After weeks of working on this collage landscape, this little first grade dude is ready to take his hot air balloon for a ride. Over Paris, France, no less.
Hey there, artsy folk! Look who's launched their hot air balloons -- my fantastic first grade artists! This project has been so much fun but the icing on the cake were the giggles and squeals of laughter the kids let out when they finally saw their little likeness in the balloon. It was a lengthy project (as all of mine are, sigh) but well worth the wait. 
A hallway of hot air.
We began this project right after our world-mural self-portrait and our passport/suitcase project. I like to use this landscape collage as an introduction at the beginning of the year because so much can be packed into this lesson (painting, color mixing, texture, collage, landscape, etc). I used a similar collage landscape lesson with my second grade students for the Parisian Landscape Collage. And I also used this project last year for an Egyptian Landscape. It's one of those tried and true projects that I absolutely love.
I love how this artist positioned his Eiffel Tower in such a way that he seems to be gazing at it.

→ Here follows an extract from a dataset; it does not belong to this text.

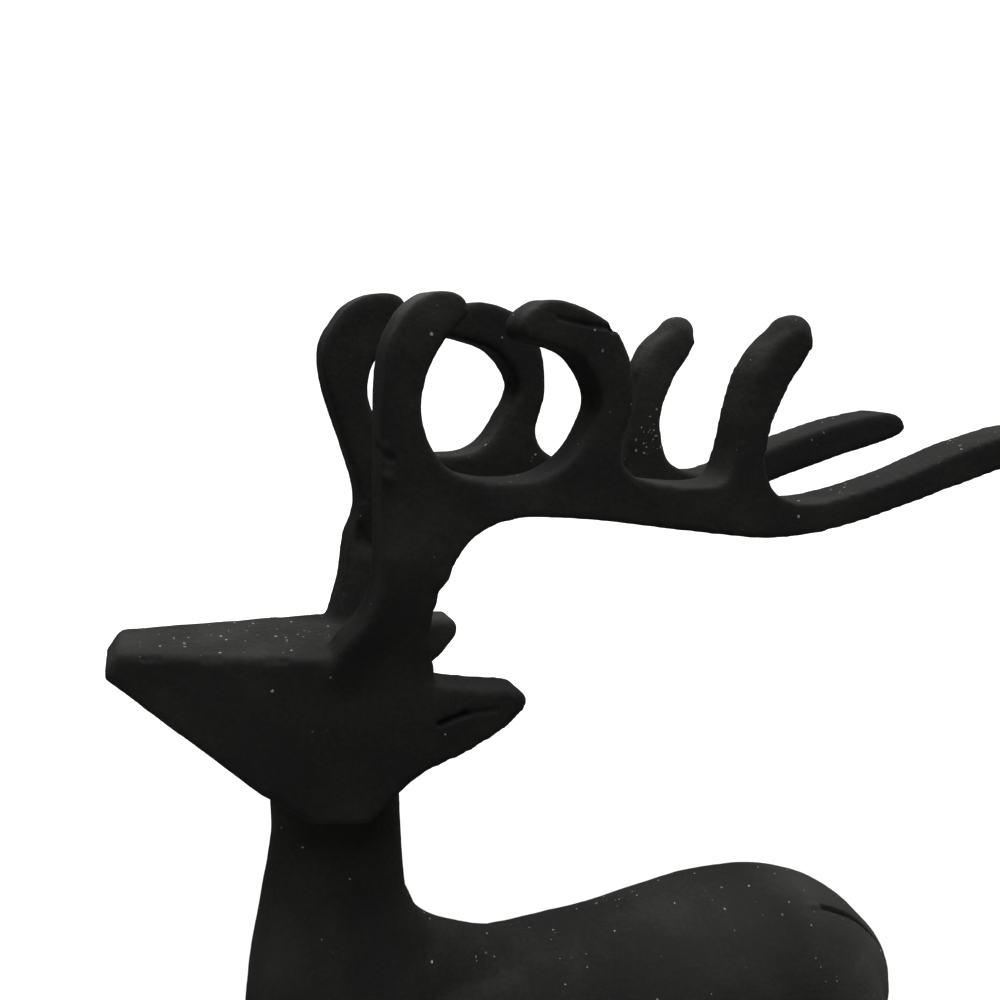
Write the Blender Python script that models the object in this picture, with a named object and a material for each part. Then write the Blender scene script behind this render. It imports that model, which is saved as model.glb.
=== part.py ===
"""A standing stag with swept-back antlers, cast in iron, on a low cast base plate.

Metres, +Z up. The stag faces -X, and its left side is -Y. The origin is the centre of the
base plate's underside. The stag is one casting: its members are lofted as closed shells
that overlap, melted into one skin, softened like a sand casting, and cut flat at the soles.
"""

import math

import bmesh
import bpy
from mathutils import Vector

# The driving sizes of the casting and its plate
FIGURE_HEIGHT = 0.350  # from the soles to the tops of the antlers
BASE_THICKNESS = 0.010
BASE_END_MARGIN = 0.022  # plate beyond the hooves, fore and aft
BASE_SIDE_MARGIN = 0.016  # plate beyond the hooves, left and right
BASE_CORNER_RADIUS = 0.016
BASE_EDGE_ROUND = 0.0015
SEAT_GAP = 0.0003  # between the soles and the plate

# The pose is drawn on a pattern this many millimetres tall, and scaled to the figure
PATTERN_HEIGHT = 351.6
MM = FIGURE_HEIGHT / PATTERN_HEIGHT

# How the shells become one skin
SKIN_GRID = 1.15 * MM
SOFTENING_SHARE = 0.5
SOFTENING_STEPS = 7
SKIN_KEEP = 0.045  # share of the skin's triangles kept
SKIN_ALLOWANCE = 0.4  # pattern millimetres that the softening takes off each side
SOLE_DEPTH = 4.0  # how far the hooves run below the soles before they are cut flat

# The stance, in pattern millimetres from the middle of the plate
HOOF_REACH = 76.0  # fore and aft
HOOF_SPREAD = 18.5  # left and right
HOOF_HALF_LENGTH = 8.0
HOOF_HALF_WIDTH = 6.4

# How finely a member is lofted
RING_SIDES = 36
STEPS_PER_SPAN = 5
CAP_RINGS = 4
SHARP_ANGLE = 40.0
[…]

Now, I've got my students for half an hour. By the time I'm done jibber-jabbering and they are settled down to work, they have around 15 minutes of work time. That's with 5 minutes at the end for clean up and The Smartest Artist if we are really lucky. So my lessons are in baby bites. Here's how I broke down the creating part of the lesson. After looking at many a sunset and other artists works, here's what we did:

  • Day 1: Using a large vertical paper folded in half, students learn how to paint a tint of yellow (that's light yellow created with white and yellow) and a tint of orange (learning to mix the orange themselves.)
  • Day 2: Create a tint of magenta and mix purple.
  • Day 3: We chatted about clouds. If they are near the horizon, they are oh-so-small. Closer to the top of the paper, they increase in size. Many clouds have a flat bottom (which always gets a giggle) and a fluffy top. Texture is our word of the day.
  • Day 4: Using a separate piece of paper that is about a third the size of our large sheet, we create a green tint and give it a texture.
  • Day 5: Same as above, this time with blue paint.
  • Day 6: Collage Time! We looked at a map of Paris and found that there is the River Seine runs right through it. So we glued our blue textured paper to the bottom. Then we tore our green papers in half. The kids then separated the green papers depending on how wide they wanted their rivers to be. Once decided, they glued the land down.
Once that was complete, we put our landscapes away for a bit to learn about hot air balloons. This book was a wonderful resource as it names and explains each part of the balloon.
When placing our hot air balloons on our paper, we chatted about drifting outside of the rectangle format of our paper. This little one looks like she's floating away.
After reading about the balloons, we created out own:
  • Day 7: Using either warm or cold color pieces of tissue paper, the kids used watered down Modge-Podge to cover a piece of paper that they had drawn a balloon shape on.
  • Day 8: They cut out their balloons and used a sharpie to add lines that would help their balloon look more three-dimensional. 
  • Day 9: Photography Day! While the kids painted their hot air balloon baskets (which were toilet paper tubes cut in half) with vertical and horizontal lines, I took their photos. They stood in front of a large piece of blue butcher paper and put their hands over the back of a chair that had brown paper on it. I snapped two shots, one of the looking up and the other, looking down. We chatted about what they might see and that helped them become animated for their photos.
Sometimes we have early finishers. They usually meet on the floor to "play teacher" (where one student sits in my chair and quizzes the other students on a basket of three-dimensional shapes I have) or we read a book. This book was perfect. We found out that the first hot air balloon was launched in France! And that the first passengers were a rooster, a lamb and a duck.
  • Day 10: We glued down our hot air balloon, our basket and carefully cut out our photo.
  • Day 11: We chatted some more about the Eiffel Tower and it's history. We learned out to cut out a symmetrical tower and decorate it using the same lines that Gustave Eiffel used in his tower. I was determined that this would be our last day, so I may or may not have been late getting the kids to get those towers decorated and glued down.
Don't you just LOVE this?! I know I do! It was created by one of my practicum students to help support my lesson. The kids adore it, especially the fact that Jes made an appearance.
Now, while I do love these, I am secretly dying for the kids to continue to add to the landscape. But did you see how many DAYS this took? Like, a million! So, I thought I'd ask your opinion (I have in the past and you guys always come through for me, thanks!)...what do you think? Collage some more or leave it be?

Regardless, I know that these artists couldn't be more pleased with their masterpieces. Thanks for reading!